Pers Freedom atau yang kita kenal sebagai kebebasan Pers selalu menjadi topik hangat yang layak untuk terus diperbincangkan. Kebebasan Pers selalu mengalami perubahan dari masa ke masa, waktu ke waktu. Dapat kita lihat pada masa Orde Baru-Reformasi sekarang.
A. Masa Orde Baru
Pada masa orde baru pers mengalami trauma, kebebasan pers tidak diauki, kebebasan unuk menyatakan pendapat melalui lisan ataupun tulisan yang diatur di dalam Undang-Undang pun tidak berpengaruh pada masa Orde Baru. Pada awal masa orde baru pemerintah menjanjikan adanya kebebasan, keterbukaan, dan hal itu membawa angin segar kepada masyarakat untuk mengubah keterpurukan di masa orde lama. Pers mendapat berbagai tekanan dari pemerintah, tidak ada kebebasan dalam menerbitkan berita-berita miring seputar pemerintah. Bila ada maka media massa tersebut akan mendapatkan peringatan keras dari pemerintah yang tentunya akan mengancam penerbitannya. Pada masa orde baru, segala penerbitan di media massa berada dalam pengawasan pemerintah yaitu melalui departemen penerangan. Bila ingin tetap hidup, maka media massa tersebut harus memberitakan hal-hal yang baik tentang pemerintahan orde baru. Contohnya pada kasus Malari. peristiwa Malari tersebut menyebabkan Pers di Indonesia makin terpuruk. Pembredelan terhadap 3 Media Massa menjadi cikal bakal pemberontakan Mahasiswa, dan wartawan. Dan tahun 1998 merupakan puncak dari kemarahan wartawan dan masyarakat, yang menyebabkan kerusuhan besar-besaran yang pada akhirnya menggulingkan Rezim Soeharto. Pers seakan-akan dijadikan alat pemerintah untuk mempertahankan kekuasaannya, sehingga pers tidak menjalankan fungsi yang sesungguhnya yaitu sebagai pendukung dan pembela masyarakat.
B. Masa Reformasi
Sehabis penggulingan kekuasaan Soeharto, BJ Habibie sempat menggantikan kekosongan pemerintahan. Dan pada masa Presiden Habibie ini sudah tidak ada lagi yang namanya izin penerbitan, dimana pers tidak harus menelpon dan meminta izin ketika akan melakukan penerbitan suatu berita.
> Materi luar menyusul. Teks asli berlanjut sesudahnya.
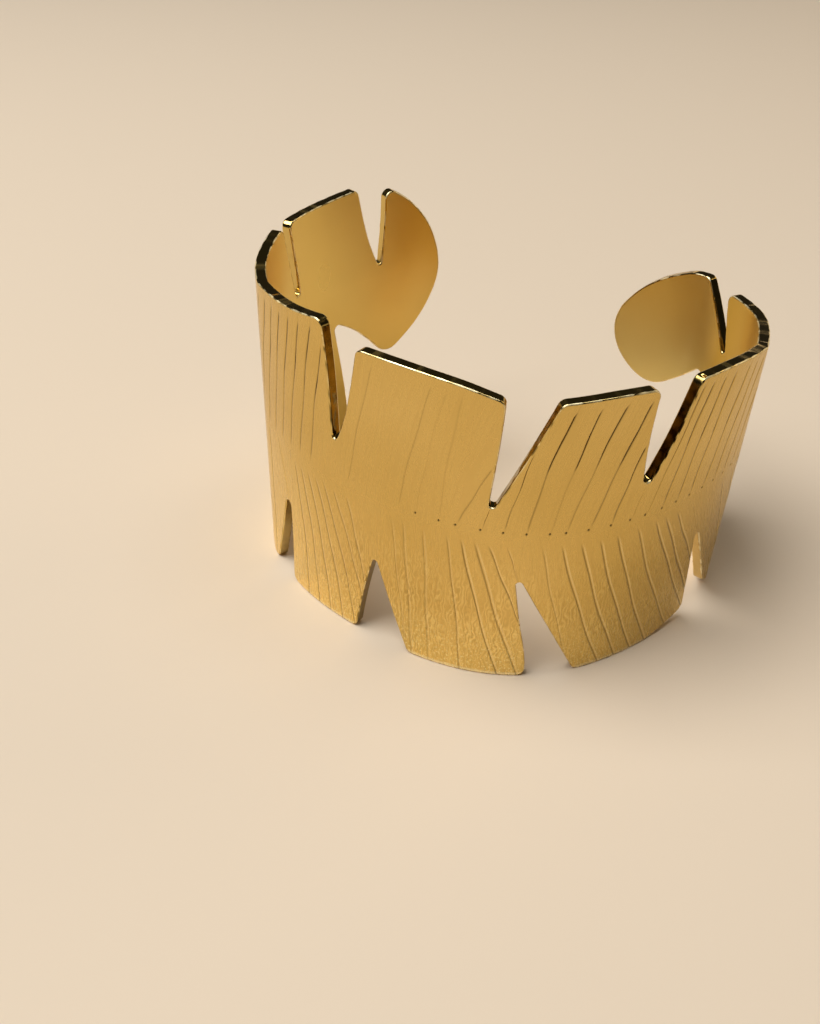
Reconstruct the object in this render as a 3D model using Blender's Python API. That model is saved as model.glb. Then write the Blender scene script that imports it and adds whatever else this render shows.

Kemunduran pemerintahan Soeharto lah yang menjadi cikal bakal kebebasan pers sampai sekarang. Pada masa ini Pers sudah bukan lagi musuh negara, negara tidak mempersulit kebebasan para pers untuk menyampaikan aspirasi mereka, tetapi semua itu juga harus dapat dipertanggungjawabkan. Kita dapat melihat perbedaan kebebasan pers pada masa orde baru dan sekarang ialah, sekarang pers dapat mengkritik pemerintahan Ibu Megawati dan Bapak Susilo Bambang Yudhoyono dengan bebasnya. Hal tersebut tidak dapat dilakukan pada masa Orde Baru, pada masa Orde Baru apabila ada wartawan yang berani menulis mengenai kebobrokan pemerintahan maka wartawan tersebut akan ditangkap dan tidak diketahui keberadaannya. Musuh dari pers sendiri bukanlah negara lagi melainkan masyarakat, contohnya seperti : FPI, KPI. Ormas-ormas masyarakat tersebut merasa bahwa kebebasan yang dimiliki pers terlalu meresahkan dan terkadang tidak dapat dipertanggung-jawabkan. Sekarang ini yang disayangkan kebebasan Pers tertahan dan dikendalikan oleh pemilik media. Hal ini dampak nyata pada kasus Lapindo yang disebabkan oleh pengeboran minyak oleh Bakrie. Bakrie yang merupakan pemilik media dari TV One, dan tentu saja TV ONE tidak mungkin menyiarkan bahwa kasus tersebut kesalahan Lapindo Brantas tetapi hanyalah bencana alam. Menurut saya kebebasan dunia pers saat ini tidak terkendali. Malah terlalu bebas dan berlebihan. Sehingga siapa pun bisa menjadi wartawan dan siapun bisa menulis apa saja yang mereka suka dalam media massa. Seharusnya pers saat ini memegang prinsip kebebasan yang terbatas. Jadi pers harus tetap memegang prinsip-prinsip jurnalis dan kote etik wartawan.